निजानुभाववर्जिता हरेरनुग्रहहोज्झिताः |
महाप्रयत्नवर्जिता जना न जग्मुरुन्नतिम् || MBTN — 20–95||
“Without inherent ability, without the blessings of the lord and without great efforts people can be never attain growth and prosperity”
Thus, for one to succeed in life, three factors are vital:
- Swaroopa yogyate — Inherent ability. In other words, one must have a very good understanding of the ground realities, including one’s own strengths and limitations. Only those tasks that fit in with one’s inherent strengths must be attempted.
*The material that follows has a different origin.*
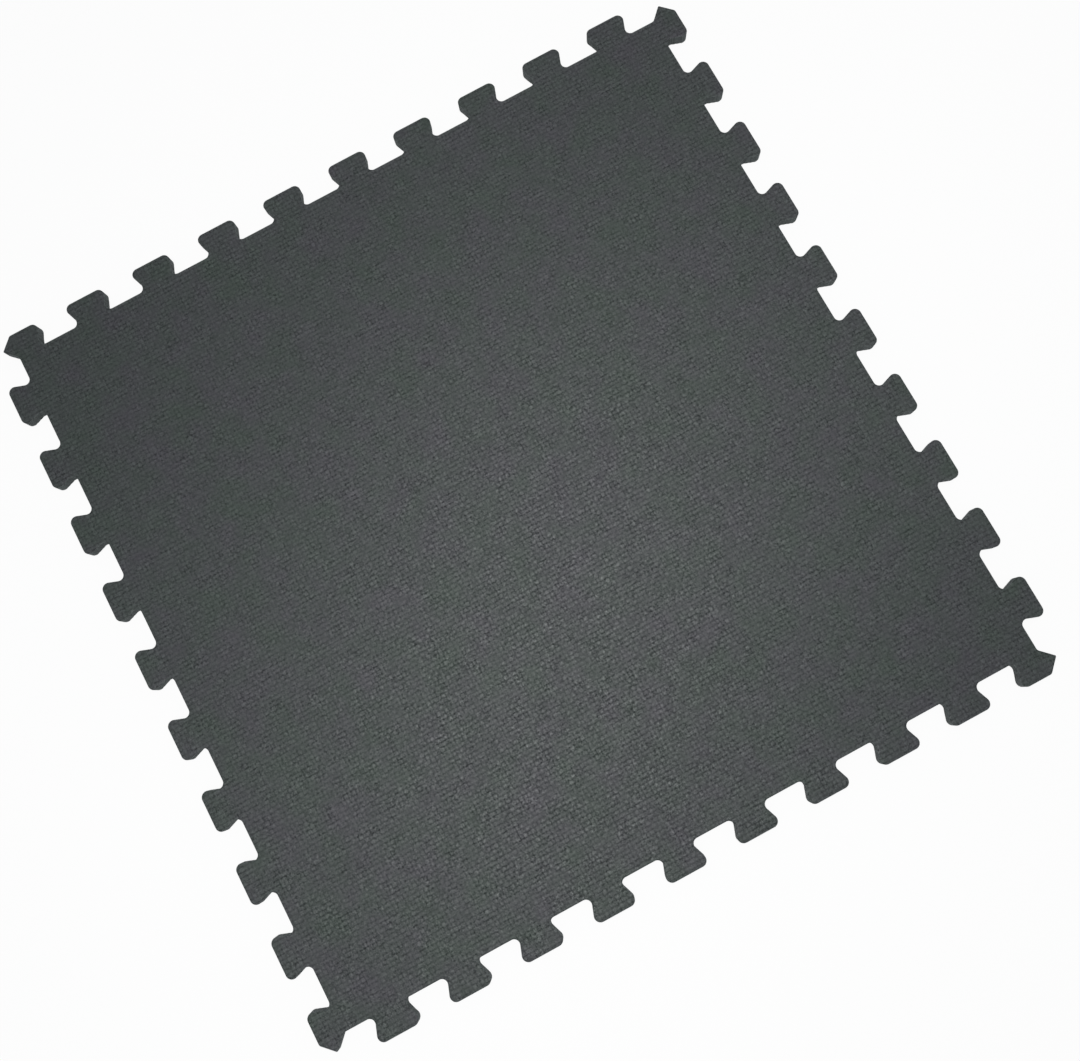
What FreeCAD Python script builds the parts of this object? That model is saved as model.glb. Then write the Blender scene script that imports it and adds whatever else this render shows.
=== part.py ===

- Devata anugraha — grace of lord. Without the blessings of paramatma, no strength is useful. This is the most important component amongst the three.
- Mahaprayatna — great efforts. One must strive with all dedication even after possessing the inherent ability. Further, devata anugraha will only fructify when one puts in efforts.
The Pandavas, by virtue of being avataras of devatas had the natural qualification or swaroopa yogyate. Further, they had the complete blessings of Bhagwan Krishna. Hence, Mahaprayatna, or great effort, was the only missing piece in their quest for victory over Jarasandha, and consequent performance of the rajasuya yajna.
After listening to these words of Bhimasena, Bhagwan Krishna gives the go-ahead for this task. Dharmaraja still retains some doubts in his mind. Bhagwan Krishna explains further how Bhimasena, with his immense strength, will be able to definitely overcome Jarasandha. He asks Dharmaraja to send his two brothers — Bhima and Arjuna — with him for this task.
Finally, Dharmaraja agrees and the three of them — Bhagwan Krishna, Bhima and Arjuna — proceed towards Magadha kingdom.
After a 15-day personal duel with Jarasandha, Bhimasena kills him and conquers the kingdom. They establish his son Sahadeva as the king and return after receiving lots of gifts. Subsequently, Bhima and Arjuna go on separate digvijayas and conquer the entire world.
With the blessings of Bhagwan Krishna, Dharmaraja then performs the rajasuya successfully and becomes the Chakravarti of the entire world!
This incident in the Mahabharata is thus a great illustrator of the yoga-mindedness of Bhimasena.